**RAW DATA**
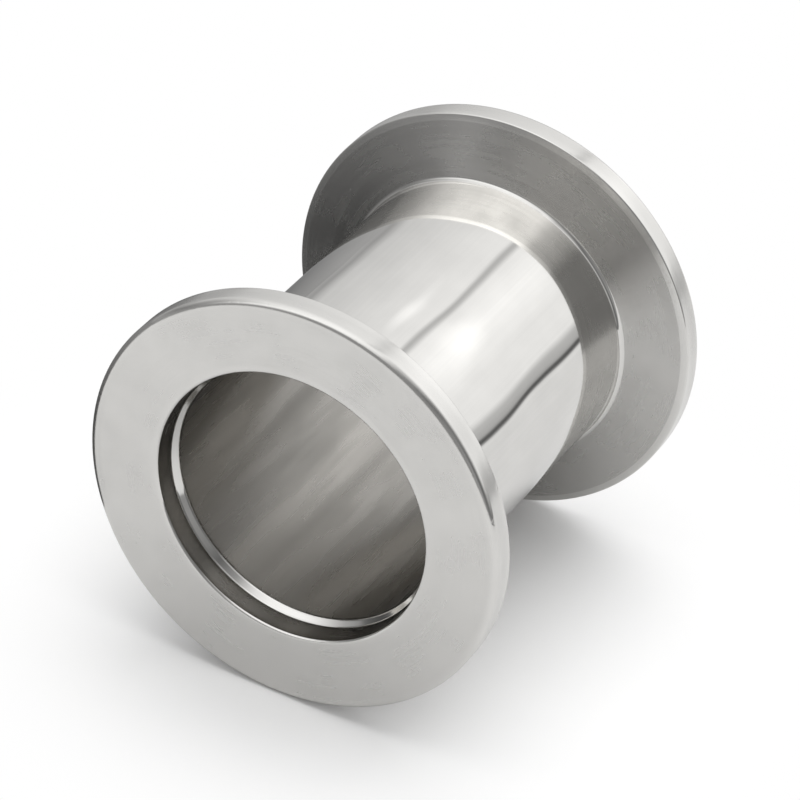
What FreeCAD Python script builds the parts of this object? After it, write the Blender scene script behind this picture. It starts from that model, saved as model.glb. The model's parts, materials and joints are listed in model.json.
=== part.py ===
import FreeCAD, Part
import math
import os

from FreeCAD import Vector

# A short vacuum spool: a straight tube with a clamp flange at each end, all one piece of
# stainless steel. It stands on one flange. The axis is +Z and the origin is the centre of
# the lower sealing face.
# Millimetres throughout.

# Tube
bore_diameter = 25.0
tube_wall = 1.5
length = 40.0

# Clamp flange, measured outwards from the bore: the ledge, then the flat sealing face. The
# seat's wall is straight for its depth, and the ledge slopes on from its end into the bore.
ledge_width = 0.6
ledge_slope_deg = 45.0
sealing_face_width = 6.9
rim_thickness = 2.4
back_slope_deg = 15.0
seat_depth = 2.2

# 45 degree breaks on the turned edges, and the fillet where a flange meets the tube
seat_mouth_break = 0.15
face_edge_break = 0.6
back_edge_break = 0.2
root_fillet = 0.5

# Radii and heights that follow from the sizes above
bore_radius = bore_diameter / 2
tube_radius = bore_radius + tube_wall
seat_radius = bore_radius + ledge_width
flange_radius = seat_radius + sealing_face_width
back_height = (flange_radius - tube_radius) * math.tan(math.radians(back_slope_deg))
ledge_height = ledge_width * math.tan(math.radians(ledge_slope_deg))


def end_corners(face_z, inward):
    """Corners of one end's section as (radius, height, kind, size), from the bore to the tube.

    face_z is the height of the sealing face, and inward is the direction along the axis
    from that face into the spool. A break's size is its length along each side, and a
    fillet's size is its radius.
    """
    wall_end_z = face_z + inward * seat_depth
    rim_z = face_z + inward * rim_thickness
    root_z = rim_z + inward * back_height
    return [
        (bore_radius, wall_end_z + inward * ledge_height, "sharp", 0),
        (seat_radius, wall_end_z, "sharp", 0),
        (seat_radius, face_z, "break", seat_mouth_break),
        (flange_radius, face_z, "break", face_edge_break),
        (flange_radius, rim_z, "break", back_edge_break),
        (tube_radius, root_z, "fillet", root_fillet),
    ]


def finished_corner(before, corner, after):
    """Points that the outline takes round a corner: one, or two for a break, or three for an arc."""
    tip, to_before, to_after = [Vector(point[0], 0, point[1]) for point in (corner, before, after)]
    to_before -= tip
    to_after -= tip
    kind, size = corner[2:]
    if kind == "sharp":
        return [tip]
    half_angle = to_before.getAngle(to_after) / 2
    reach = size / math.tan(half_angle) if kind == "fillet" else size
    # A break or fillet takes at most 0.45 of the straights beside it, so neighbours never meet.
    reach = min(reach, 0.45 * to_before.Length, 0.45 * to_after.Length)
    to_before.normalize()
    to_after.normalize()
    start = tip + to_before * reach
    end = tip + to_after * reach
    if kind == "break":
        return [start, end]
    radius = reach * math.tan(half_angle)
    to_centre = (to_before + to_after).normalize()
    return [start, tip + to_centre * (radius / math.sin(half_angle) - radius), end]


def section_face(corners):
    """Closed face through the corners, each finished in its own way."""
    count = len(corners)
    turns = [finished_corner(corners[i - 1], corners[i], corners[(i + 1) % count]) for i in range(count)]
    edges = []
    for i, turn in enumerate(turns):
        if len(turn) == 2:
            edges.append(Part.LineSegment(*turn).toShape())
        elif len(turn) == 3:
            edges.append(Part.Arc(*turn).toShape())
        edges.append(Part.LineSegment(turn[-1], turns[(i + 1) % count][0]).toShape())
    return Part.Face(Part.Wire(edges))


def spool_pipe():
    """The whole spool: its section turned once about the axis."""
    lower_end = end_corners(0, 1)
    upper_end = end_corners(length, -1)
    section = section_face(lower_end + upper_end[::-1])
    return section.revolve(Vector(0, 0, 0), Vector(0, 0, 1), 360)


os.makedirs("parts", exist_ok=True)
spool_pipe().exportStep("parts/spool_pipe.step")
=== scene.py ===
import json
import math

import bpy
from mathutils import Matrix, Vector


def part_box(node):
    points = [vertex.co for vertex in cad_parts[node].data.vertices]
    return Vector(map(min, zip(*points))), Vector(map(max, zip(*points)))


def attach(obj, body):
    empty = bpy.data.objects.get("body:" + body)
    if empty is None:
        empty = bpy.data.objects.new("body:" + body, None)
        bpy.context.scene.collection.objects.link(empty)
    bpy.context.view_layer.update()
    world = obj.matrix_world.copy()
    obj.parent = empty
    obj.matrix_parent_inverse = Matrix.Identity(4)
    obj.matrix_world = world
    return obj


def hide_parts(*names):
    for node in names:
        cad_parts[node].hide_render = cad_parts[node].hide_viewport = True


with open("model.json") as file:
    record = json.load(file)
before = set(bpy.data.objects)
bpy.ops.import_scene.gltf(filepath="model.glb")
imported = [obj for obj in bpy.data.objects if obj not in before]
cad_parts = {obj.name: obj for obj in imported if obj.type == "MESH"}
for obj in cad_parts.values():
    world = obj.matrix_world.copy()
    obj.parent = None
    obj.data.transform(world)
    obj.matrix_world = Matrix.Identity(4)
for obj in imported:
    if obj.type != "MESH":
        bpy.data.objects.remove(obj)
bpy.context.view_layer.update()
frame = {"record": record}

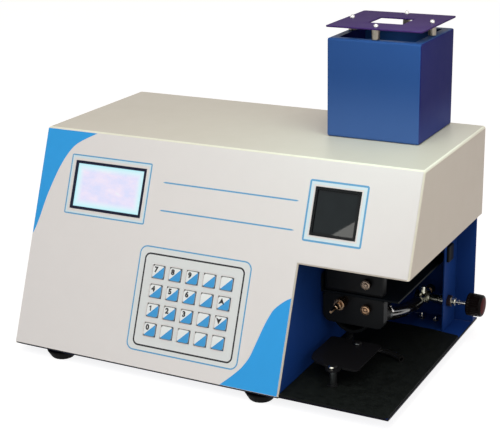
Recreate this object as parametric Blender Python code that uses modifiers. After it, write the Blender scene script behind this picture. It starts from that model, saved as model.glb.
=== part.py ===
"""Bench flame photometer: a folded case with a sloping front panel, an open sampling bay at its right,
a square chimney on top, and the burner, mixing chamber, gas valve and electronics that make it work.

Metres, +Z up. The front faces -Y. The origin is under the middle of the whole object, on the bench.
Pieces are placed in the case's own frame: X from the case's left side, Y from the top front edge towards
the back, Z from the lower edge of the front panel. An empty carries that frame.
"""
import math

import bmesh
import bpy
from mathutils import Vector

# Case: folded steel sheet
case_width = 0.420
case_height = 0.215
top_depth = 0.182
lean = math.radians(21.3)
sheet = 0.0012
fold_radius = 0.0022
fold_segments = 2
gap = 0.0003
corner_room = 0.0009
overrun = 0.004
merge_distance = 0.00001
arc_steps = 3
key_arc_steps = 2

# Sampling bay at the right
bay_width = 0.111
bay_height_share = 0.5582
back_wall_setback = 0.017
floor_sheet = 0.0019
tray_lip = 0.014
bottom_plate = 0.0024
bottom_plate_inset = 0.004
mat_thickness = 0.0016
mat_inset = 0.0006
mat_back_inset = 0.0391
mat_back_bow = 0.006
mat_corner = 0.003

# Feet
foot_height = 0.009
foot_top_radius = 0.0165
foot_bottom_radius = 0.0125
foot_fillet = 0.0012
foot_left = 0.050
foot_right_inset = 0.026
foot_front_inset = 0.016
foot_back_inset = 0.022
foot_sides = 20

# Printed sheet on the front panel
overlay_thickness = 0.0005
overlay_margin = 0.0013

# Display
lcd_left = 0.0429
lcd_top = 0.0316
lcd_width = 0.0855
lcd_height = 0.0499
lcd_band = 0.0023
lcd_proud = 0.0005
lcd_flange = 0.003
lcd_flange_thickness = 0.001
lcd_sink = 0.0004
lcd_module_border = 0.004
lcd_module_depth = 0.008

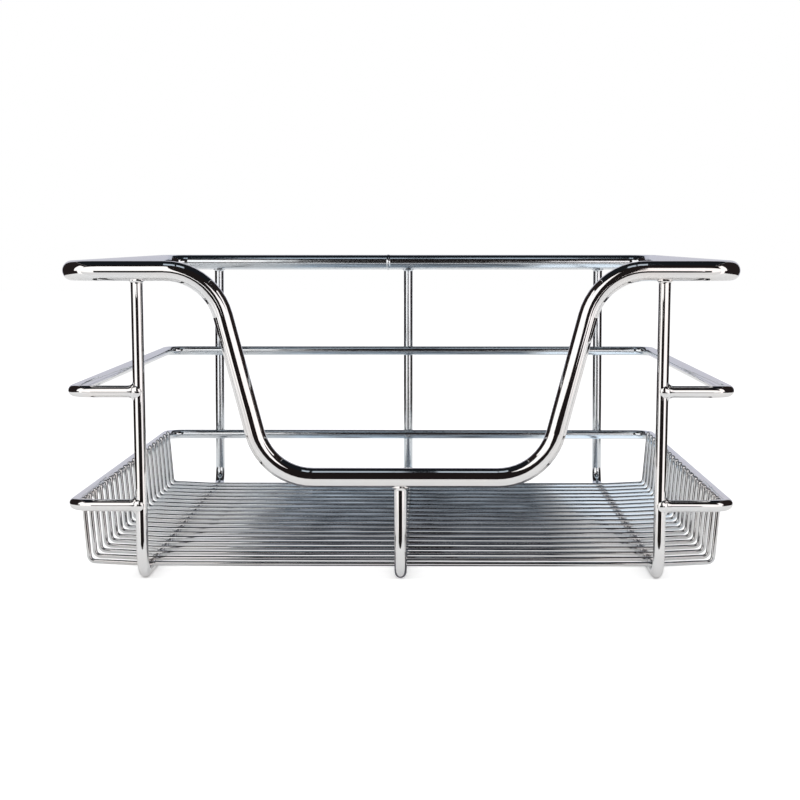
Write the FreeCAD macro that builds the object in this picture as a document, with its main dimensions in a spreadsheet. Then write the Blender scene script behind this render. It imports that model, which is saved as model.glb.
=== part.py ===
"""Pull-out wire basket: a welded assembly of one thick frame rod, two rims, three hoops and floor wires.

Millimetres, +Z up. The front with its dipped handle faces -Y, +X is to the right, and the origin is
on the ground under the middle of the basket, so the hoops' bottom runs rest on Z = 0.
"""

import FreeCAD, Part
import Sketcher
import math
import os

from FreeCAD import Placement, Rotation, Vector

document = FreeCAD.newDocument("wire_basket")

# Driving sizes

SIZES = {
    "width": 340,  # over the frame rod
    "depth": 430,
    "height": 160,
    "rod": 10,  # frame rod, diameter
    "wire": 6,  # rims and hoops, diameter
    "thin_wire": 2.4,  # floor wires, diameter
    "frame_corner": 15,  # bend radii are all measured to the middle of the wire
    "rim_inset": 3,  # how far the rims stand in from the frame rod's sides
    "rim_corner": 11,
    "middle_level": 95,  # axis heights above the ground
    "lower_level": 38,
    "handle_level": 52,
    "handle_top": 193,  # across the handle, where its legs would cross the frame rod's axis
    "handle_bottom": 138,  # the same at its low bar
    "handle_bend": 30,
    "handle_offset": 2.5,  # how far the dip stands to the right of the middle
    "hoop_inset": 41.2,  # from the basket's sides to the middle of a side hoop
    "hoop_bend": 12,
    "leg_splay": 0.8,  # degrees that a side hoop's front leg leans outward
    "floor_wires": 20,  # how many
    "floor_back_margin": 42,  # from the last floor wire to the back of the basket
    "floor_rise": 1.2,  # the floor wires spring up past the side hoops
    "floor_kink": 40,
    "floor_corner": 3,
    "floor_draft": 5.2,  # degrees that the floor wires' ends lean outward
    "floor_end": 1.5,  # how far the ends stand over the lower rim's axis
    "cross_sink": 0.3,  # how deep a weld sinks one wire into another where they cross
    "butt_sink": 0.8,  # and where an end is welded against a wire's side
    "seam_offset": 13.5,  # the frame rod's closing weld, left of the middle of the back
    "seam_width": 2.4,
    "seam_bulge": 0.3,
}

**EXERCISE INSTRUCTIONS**
Write out, unaltered, the lines from the opening of the listing through the line that includes "from FreeCAD import Vector".

**FINISHED TASK**
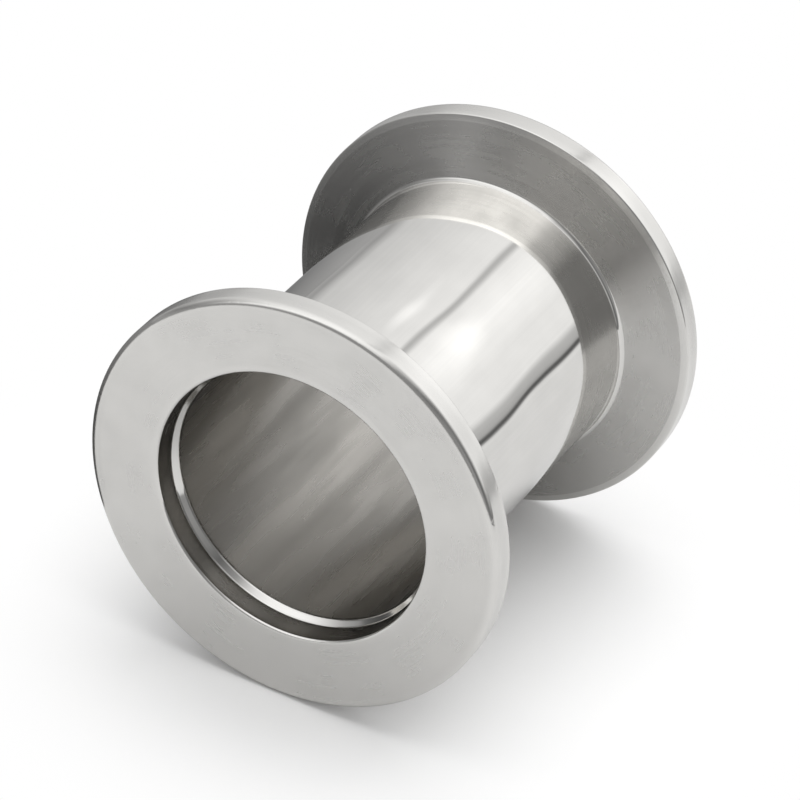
What FreeCAD Python script builds the parts of this object? After it, write the Blender scene script behind this picture. It starts from that model, saved as model.glb. The model's parts, materials and joints are listed in model.json.
=== part.py ===
import FreeCAD, Part
import math
import os

from FreeCAD import Vector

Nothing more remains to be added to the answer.